— start —
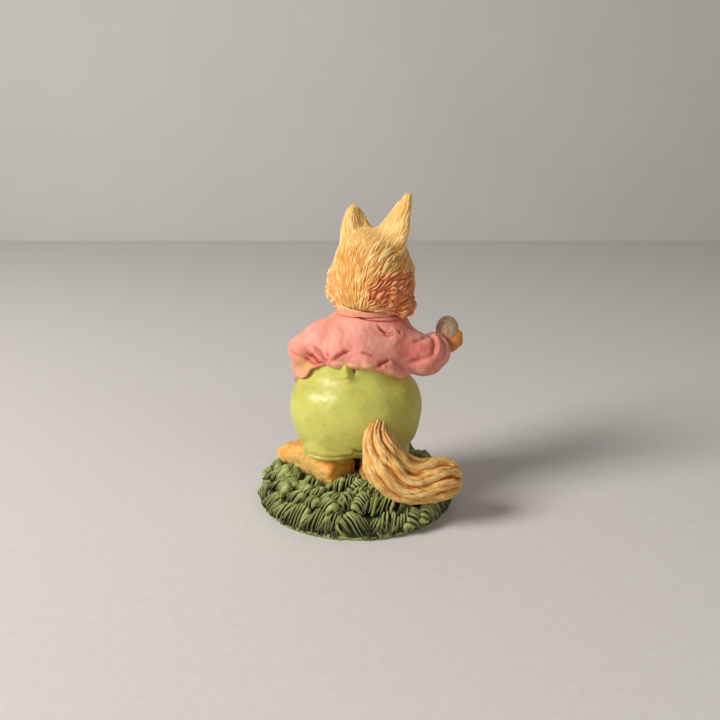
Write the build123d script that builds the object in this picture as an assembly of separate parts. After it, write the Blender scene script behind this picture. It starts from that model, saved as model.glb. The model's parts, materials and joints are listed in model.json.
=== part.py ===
from build123d import *
import math
import os
import random

# A small cast-resin fox in a short jacket and baggy trousers, standing on a round grassy base.
# Millimetres. +Z is up, the fox faces -Y and its left hand is at +X.
# The origin is the centre of the flat underside of the base.

# Grassy base
BASE_DIAMETER = 42.6
BASE_BAND_HEIGHT = 1.3
MOUND_HEIGHT = 5.2
MOUND_SHARES = ((0.0, 1.0), (0.45, 0.985), (0.80, 0.945), (0.95, 0.86), (1.0, 0.72))
GRASS_HEIGHT = 3.4
GRASS_TUFT_WIDTH = 4.4
GRASS_TUFT_THICKNESS = 1.9
GRASS_ARCH_SHARES = (
    (-1.0, -0.20),
    (-0.97, 0.38),
    (-0.62, 0.80),
    (-0.02, 1.0),
    (0.55, 0.90),
    (0.93, 0.56),
    (1.0, 0.18),
    (0.72, -0.20),
)
GRASS_STEP_SHARES = ((1.0, 0.42), (0.72, 0.72), (0.44, 1.0))
GRASS_RING_SPACING = 3.9
GRASS_LEAN = -16.0
GRASS_LEAN_CHANGE = 8.0
GRASS_TURN_CHANGE = 24.0
GRASS_CLEARANCE = 0.3
GRASS_SEED = 11
RIM_GRASS_HEIGHT = 4.1
RIM_GRASS_WIDTH = 5.0
RIM_GRASS_FOOT = 1.6
RIM_GRASS_INSET = 0.9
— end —
(Task to carry out) Using the data above, output each line exactly.

(Task output)
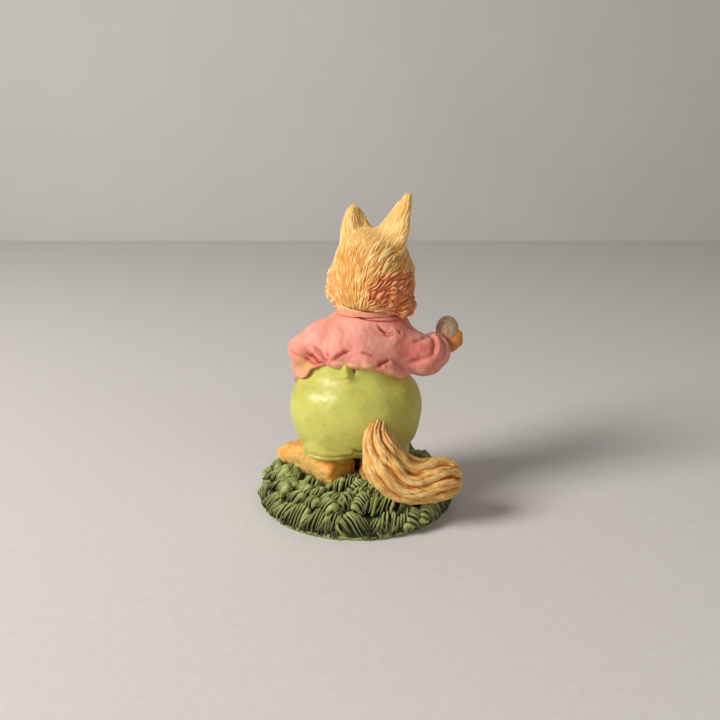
Write the build123d script that builds the object in this picture as an assembly of separate parts. After it, write the Blender scene script behind this picture. It starts from that model, saved as model.glb. The model's parts, materials and joints are listed in model.json.
=== part.py ===
from build123d import *
import math
import os
import random

# A small cast-resin fox in a short jacket and baggy trousers, standing on a round grassy base.
# Millimetres. +Z is up, the fox faces -Y and its left hand is at +X.
# The origin is the centre of the flat underside of the base.

# Grassy base
BASE_DIAMETER = 42.6
BASE_BAND_HEIGHT = 1.3
MOUND_HEIGHT = 5.2
MOUND_SHARES = ((0.0, 1.0), (0.45, 0.985), (0.80, 0.945), (0.95, 0.86), (1.0, 0.72))
GRASS_HEIGHT = 3.4
GRASS_TUFT_WIDTH = 4.4
GRASS_TUFT_THICKNESS = 1.9
GRASS_ARCH_SHARES = (
    (-1.0, -0.20),
    (-0.97, 0.38),
    (-0.62, 0.80),
    (-0.02, 1.0),
    (0.55, 0.90),
    (0.93, 0.56),
    (1.0, 0.18),
    (0.72, -0.20),
)
GRASS_STEP_SHARES = ((1.0, 0.42), (0.72, 0.72), (0.44, 1.0))
GRASS_RING_SPACING = 3.9
GRASS_LEAN = -16.0
GRASS_LEAN_CHANGE = 8.0
GRASS_TURN_CHANGE = 24.0
GRASS_CLEARANCE = 0.3
GRASS_SEED = 11
RIM_GRASS_HEIGHT = 4.1
RIM_GRASS_WIDTH = 5.0
RIM_GRASS_FOOT = 1.6
RIM_GRASS_INSET = 0.9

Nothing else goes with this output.